Though it's the one field where diligence and hard work is vital, people love to perpetuate the lie that the work ethic is also contrary to rock 'n' roll. No matter how spotty Guided By Voices has been throughout this decade, Robert Pollard has always deserved credit for running a band like a small business. He invested his own money in a strategy of self-releasing a barrage of albums, and actually saw a payoff when his unconventional songwriting became a subsidy of a corporate entity. With Mag Earwhig!, Pollard finally gains his reward by declaring himself CEO and ditching his few longtime cohorts in favor of a completely new backing band. And since Mag Earwhig! is the first truly great Guided By Voices album, Pollard deserves to be lunching with Michael Eisner and Lee Iacocca.

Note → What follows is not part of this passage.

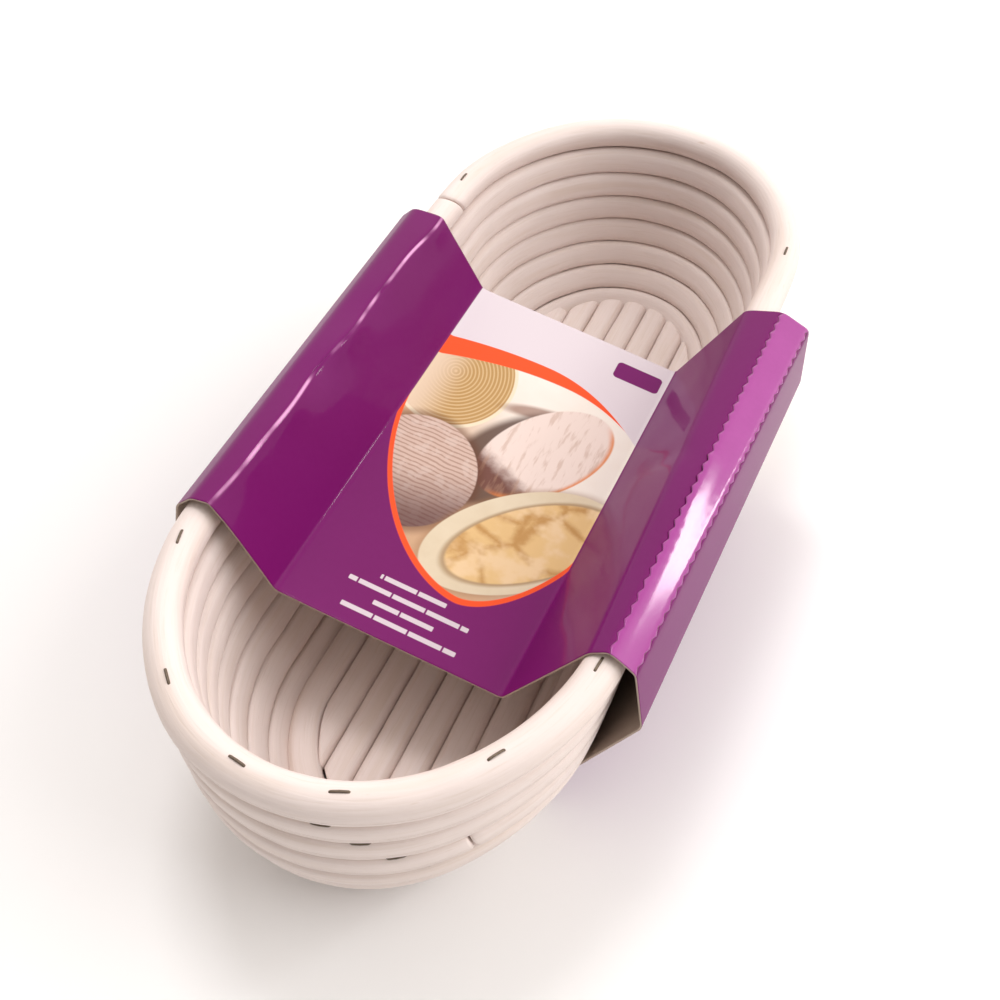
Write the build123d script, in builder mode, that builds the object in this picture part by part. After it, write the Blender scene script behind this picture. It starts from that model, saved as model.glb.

When Pollard recruited the already great Cobre Verde as his backing band, he also got the dizzying metaphor of "I Am A Tree" thrown into the bargain. But Pollard's own 19 compositions here are the most tunefully sporadic of his concentrated career. The entire album may be a subtle aping of Emerson, Lake & Palmer, but Pollard's beautiful sense of suburban prog rock still leaves all the pretension to small English estates. He's never so impenetrable that he can't make his point in a song snippet, and his melodies are so beautiful and uncommercial that no one would even recognize the name of his two sole contemporaries.

Naturally, now there's a backlash. Two recent interviews with Pollard ignored all his complexities and concentrated on how uncool and useless the guy is when compared to his audience - meaning, it seems, his audience is really cool rock writers. Perhaps the critics are just bored after a deluge of Pollard product, but it would be a shame if a breakthrough like Mag Earwhig! was ignored for its surrounding mediocrities. The GBV hype should at least continue long enough for Pollard to earn a fortune for the family that had to tolerate him. It’s the one satisfaction that every good industrialist deserves.